The value of hydropower in a decarbonized future power system has also been quantified in the paper as the additional installed capacity of other system assets required to replace the entire HPPs fleet. Specifically, to compensate for the lack of 3.1 GW of hydroelectric power plants, it is necessary to install 5 GW of VRES, 1.6 GW/60 GWh new storage facilities, mainly of PHS technology, and an additional 2 GW of natural-gas-fired turbines. The analysis demonstrated the value of HPPs with large reservoirs as long-duration storage facilities and highlighted their significance as flexibility resources, primarily to provide power reserves to the system, effectively substituting thermal units from this task. As a result, the replacement of HPPs with increased capacities of other generation and storage assets led to an increase of almost 5% in electricity cost.

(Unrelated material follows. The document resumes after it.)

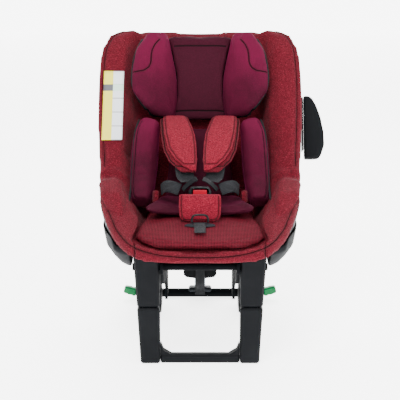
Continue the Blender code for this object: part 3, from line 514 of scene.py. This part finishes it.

Finally, future work should explore the inclusion of a broader range of climatic conditions in the analysis. While the hourly granularity employed in the analysis yields reliable results, it is crucial to acknowledge that climatic conditions can impact the outcome of capacity expansion planning, particularly when investment decisions must withstand extreme climate events such as prolonged droughts or periods of limited wind availability. Therefore, expanding the current model to adequately address the stochastic nature of RES availability, inflows, and load demand in future studies is imperative. This extension will provide a more comprehensive understanding of system dynamics, enabling the development of more robust decision-making processes in grid optimization strategies. Additionally, it will enhance understanding of hydropower plant rule curve formation.